== Exercise goal ==
Every line in the listing below from the one with "The three.js and Blender code for this object" through the one with "# spokes by" is to be reproduced exactly, both ends included; leave out the rest.

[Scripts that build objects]
>> begin

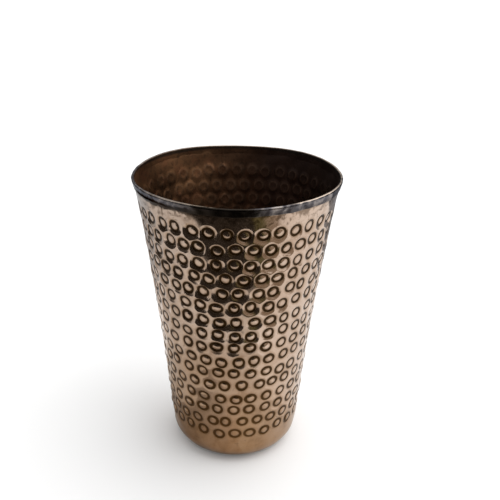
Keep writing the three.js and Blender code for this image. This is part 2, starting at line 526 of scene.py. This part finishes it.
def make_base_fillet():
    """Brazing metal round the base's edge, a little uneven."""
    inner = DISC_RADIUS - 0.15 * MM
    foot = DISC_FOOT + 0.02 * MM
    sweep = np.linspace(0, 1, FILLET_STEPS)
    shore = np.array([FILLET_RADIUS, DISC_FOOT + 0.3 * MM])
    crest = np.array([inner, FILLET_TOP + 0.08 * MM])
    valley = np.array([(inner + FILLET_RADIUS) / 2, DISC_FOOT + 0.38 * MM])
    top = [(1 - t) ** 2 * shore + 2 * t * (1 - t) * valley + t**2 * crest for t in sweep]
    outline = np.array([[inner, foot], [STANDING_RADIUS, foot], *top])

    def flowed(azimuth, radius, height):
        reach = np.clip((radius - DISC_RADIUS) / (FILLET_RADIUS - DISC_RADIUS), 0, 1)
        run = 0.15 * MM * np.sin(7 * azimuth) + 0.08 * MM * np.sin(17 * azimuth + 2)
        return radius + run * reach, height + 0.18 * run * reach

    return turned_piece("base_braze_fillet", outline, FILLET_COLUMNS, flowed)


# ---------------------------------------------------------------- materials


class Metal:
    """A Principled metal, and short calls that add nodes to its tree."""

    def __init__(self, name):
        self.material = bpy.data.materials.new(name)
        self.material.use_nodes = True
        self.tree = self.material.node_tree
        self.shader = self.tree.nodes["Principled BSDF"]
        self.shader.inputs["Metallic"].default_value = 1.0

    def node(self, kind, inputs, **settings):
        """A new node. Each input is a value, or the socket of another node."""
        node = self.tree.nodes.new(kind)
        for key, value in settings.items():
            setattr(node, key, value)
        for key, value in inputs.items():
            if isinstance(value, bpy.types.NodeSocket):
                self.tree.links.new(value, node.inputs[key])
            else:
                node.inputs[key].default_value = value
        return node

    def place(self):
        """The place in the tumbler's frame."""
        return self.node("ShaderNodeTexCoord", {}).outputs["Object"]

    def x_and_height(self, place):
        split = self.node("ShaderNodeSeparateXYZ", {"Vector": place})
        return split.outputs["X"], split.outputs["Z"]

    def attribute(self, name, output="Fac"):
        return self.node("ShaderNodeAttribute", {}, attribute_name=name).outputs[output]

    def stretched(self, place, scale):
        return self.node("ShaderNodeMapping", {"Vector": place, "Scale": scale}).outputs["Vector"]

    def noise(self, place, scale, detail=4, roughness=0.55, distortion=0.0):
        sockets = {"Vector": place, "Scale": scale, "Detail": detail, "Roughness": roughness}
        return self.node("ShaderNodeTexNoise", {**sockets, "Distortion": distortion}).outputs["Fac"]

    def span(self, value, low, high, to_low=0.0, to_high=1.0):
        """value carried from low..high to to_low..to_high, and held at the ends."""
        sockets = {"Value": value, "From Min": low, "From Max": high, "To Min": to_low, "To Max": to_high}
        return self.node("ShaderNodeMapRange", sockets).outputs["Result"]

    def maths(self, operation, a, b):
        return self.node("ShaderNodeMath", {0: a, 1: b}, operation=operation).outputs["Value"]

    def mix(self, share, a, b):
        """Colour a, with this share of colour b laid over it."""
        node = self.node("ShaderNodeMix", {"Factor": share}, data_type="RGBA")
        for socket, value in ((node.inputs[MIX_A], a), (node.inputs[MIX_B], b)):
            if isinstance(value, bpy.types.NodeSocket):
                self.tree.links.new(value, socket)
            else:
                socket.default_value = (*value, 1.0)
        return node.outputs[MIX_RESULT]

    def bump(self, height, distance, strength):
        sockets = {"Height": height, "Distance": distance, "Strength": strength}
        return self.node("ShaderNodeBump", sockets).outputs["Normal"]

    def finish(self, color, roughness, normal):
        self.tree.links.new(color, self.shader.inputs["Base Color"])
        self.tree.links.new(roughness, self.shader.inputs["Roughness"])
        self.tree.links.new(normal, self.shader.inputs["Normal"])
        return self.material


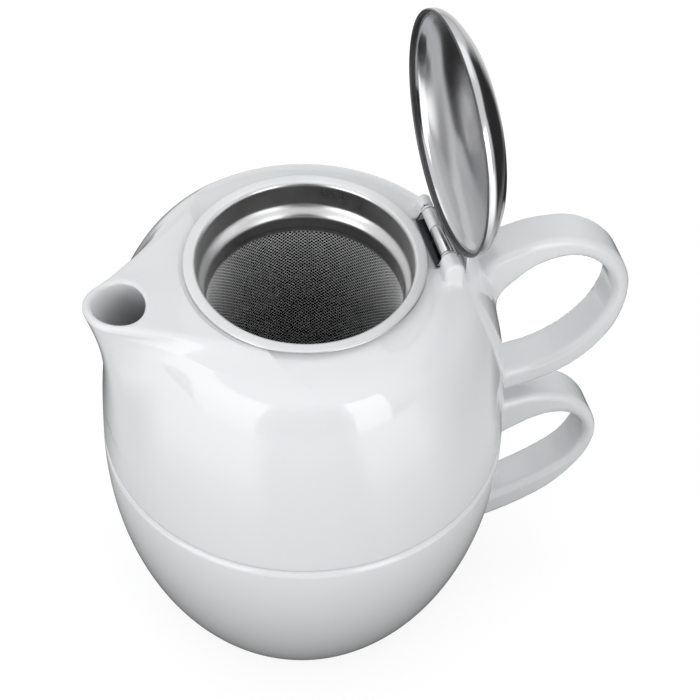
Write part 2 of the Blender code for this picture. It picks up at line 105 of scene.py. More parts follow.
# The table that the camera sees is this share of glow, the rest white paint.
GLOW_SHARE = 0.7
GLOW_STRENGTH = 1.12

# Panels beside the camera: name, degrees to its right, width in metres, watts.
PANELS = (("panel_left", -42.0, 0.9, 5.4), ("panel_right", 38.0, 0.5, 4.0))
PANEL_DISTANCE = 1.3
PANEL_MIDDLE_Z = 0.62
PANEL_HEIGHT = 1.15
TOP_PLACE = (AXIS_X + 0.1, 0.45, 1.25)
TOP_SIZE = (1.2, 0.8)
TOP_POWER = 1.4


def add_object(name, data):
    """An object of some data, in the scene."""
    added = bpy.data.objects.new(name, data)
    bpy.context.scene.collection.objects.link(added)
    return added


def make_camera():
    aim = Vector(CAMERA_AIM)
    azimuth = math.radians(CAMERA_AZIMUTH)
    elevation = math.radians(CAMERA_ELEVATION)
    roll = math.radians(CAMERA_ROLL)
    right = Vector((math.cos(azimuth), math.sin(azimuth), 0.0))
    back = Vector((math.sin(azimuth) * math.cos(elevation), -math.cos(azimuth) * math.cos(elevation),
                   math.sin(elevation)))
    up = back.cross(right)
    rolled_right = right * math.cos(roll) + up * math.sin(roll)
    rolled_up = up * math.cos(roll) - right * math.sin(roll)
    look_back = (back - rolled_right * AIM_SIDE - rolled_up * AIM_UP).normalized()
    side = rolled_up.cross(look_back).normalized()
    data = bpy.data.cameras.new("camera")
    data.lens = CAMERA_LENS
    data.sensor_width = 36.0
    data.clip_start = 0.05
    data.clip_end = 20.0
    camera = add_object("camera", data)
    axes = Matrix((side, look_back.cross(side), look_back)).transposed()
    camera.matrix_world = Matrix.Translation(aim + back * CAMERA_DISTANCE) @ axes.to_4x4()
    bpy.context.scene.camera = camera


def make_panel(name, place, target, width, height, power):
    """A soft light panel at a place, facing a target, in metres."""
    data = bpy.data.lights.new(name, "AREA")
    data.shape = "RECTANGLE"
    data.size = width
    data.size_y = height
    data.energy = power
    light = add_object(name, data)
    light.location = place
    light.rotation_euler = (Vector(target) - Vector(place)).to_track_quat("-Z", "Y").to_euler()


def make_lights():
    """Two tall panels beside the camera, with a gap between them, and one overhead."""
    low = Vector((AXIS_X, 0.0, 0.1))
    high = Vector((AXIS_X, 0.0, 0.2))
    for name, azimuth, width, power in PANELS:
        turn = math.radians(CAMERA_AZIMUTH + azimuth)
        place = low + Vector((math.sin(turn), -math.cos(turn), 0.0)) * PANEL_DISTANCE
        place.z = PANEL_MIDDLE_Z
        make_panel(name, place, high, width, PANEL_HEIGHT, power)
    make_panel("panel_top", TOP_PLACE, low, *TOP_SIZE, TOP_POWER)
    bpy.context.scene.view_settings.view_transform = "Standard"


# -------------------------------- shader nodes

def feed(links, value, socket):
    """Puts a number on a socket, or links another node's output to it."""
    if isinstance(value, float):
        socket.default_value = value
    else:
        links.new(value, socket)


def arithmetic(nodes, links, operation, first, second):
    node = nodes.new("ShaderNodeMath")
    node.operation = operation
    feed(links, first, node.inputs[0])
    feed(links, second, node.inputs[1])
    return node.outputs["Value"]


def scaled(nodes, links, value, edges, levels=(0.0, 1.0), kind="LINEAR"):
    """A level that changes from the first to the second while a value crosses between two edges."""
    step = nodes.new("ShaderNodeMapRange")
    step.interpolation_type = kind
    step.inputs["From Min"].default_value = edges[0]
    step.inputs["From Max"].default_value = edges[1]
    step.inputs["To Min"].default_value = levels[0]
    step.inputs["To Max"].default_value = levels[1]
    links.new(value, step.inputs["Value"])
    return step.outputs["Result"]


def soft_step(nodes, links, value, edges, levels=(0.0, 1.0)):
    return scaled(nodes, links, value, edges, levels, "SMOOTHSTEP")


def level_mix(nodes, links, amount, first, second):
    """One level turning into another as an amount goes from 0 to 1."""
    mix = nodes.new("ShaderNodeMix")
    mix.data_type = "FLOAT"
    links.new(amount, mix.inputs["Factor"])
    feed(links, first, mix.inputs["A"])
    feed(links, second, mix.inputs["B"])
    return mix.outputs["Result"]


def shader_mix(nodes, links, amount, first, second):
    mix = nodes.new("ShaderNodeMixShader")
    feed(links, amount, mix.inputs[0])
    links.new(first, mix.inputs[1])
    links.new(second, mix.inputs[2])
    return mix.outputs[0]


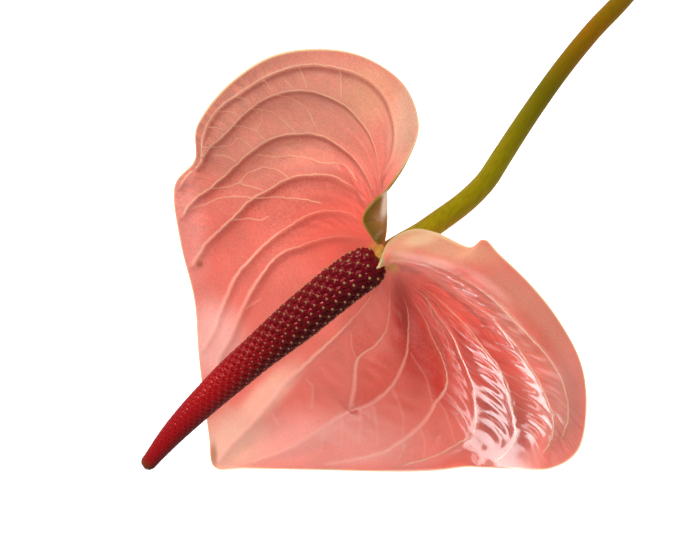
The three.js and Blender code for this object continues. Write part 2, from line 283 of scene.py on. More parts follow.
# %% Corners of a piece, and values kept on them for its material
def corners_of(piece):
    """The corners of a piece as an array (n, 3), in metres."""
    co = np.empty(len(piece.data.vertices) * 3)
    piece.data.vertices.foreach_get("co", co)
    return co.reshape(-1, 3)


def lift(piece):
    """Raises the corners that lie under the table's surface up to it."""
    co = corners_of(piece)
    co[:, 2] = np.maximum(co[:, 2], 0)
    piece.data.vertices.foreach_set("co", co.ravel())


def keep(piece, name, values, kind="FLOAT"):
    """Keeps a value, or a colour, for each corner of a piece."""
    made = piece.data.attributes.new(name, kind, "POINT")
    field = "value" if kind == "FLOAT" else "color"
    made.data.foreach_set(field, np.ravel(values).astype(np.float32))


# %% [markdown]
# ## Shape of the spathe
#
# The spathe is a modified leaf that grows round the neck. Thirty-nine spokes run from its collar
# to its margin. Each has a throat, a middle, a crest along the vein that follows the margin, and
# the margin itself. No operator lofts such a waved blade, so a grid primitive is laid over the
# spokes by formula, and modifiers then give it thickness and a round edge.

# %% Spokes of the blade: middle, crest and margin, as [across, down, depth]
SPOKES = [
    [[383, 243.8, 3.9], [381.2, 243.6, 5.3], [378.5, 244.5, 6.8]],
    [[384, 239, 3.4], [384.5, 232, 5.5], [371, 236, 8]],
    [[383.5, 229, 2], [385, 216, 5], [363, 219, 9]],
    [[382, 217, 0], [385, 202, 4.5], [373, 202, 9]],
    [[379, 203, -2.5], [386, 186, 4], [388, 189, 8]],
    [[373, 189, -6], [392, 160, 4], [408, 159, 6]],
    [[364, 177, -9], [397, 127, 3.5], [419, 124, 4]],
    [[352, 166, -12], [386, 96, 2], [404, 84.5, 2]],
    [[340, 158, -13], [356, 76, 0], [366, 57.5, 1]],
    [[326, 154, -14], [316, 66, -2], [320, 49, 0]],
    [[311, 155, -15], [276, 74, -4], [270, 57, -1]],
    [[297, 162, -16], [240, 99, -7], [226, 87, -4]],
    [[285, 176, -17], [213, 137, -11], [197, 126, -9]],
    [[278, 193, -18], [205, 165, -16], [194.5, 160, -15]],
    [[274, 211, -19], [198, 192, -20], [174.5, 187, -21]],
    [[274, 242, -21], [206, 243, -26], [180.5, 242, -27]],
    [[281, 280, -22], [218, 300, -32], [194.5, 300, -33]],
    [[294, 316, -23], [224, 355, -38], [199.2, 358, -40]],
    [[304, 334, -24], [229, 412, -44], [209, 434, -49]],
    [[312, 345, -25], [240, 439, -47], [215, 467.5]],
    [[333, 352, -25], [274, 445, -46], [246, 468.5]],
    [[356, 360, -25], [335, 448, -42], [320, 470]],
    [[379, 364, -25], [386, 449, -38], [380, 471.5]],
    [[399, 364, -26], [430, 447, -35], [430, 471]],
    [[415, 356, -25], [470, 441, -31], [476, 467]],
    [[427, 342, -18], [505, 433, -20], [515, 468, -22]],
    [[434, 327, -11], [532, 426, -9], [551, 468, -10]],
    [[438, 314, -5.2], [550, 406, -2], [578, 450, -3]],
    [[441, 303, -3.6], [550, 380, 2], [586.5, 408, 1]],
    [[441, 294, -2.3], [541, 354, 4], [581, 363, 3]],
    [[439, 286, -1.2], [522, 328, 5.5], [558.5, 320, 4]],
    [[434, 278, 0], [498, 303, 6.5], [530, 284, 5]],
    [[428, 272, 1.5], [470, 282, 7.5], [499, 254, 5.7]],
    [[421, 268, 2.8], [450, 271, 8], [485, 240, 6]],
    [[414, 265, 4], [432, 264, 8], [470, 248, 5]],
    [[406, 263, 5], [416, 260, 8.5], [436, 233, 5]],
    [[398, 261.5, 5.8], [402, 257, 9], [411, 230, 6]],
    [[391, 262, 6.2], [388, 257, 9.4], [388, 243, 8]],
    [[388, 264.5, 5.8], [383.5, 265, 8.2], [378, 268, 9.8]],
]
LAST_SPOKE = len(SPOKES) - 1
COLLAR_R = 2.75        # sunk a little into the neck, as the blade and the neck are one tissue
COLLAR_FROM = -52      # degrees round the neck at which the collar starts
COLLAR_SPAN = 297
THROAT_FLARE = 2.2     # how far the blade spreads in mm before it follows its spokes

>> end

== Exercise result ==
The three.js and Blender code for this object continues. Write part 2, from line 283 of scene.py on. More parts follow.
# %% Corners of a piece, and values kept on them for its material
def corners_of(piece):
    """The corners of a piece as an array (n, 3), in metres."""
    co = np.empty(len(piece.data.vertices) * 3)
    piece.data.vertices.foreach_get("co", co)
    return co.reshape(-1, 3)


def lift(piece):
    """Raises the corners that lie under the table's surface up to it."""
    co = corners_of(piece)
    co[:, 2] = np.maximum(co[:, 2], 0)
    piece.data.vertices.foreach_set("co", co.ravel())


def keep(piece, name, values, kind="FLOAT"):
    """Keeps a value, or a colour, for each corner of a piece."""
    made = piece.data.attributes.new(name, kind, "POINT")
    field = "value" if kind == "FLOAT" else "color"
    made.data.foreach_set(field, np.ravel(values).astype(np.float32))


# %% [markdown]
# ## Shape of the spathe
#
# The spathe is a modified leaf that grows round the neck. Thirty-nine spokes run from its collar
# to its margin. Each has a throat, a middle, a crest along the vein that follows the margin, and
# the margin itself. No operator lofts such a waved blade, so a grid primitive is laid over the
# spokes by formula, and modifiers then give it thickness and a round edge.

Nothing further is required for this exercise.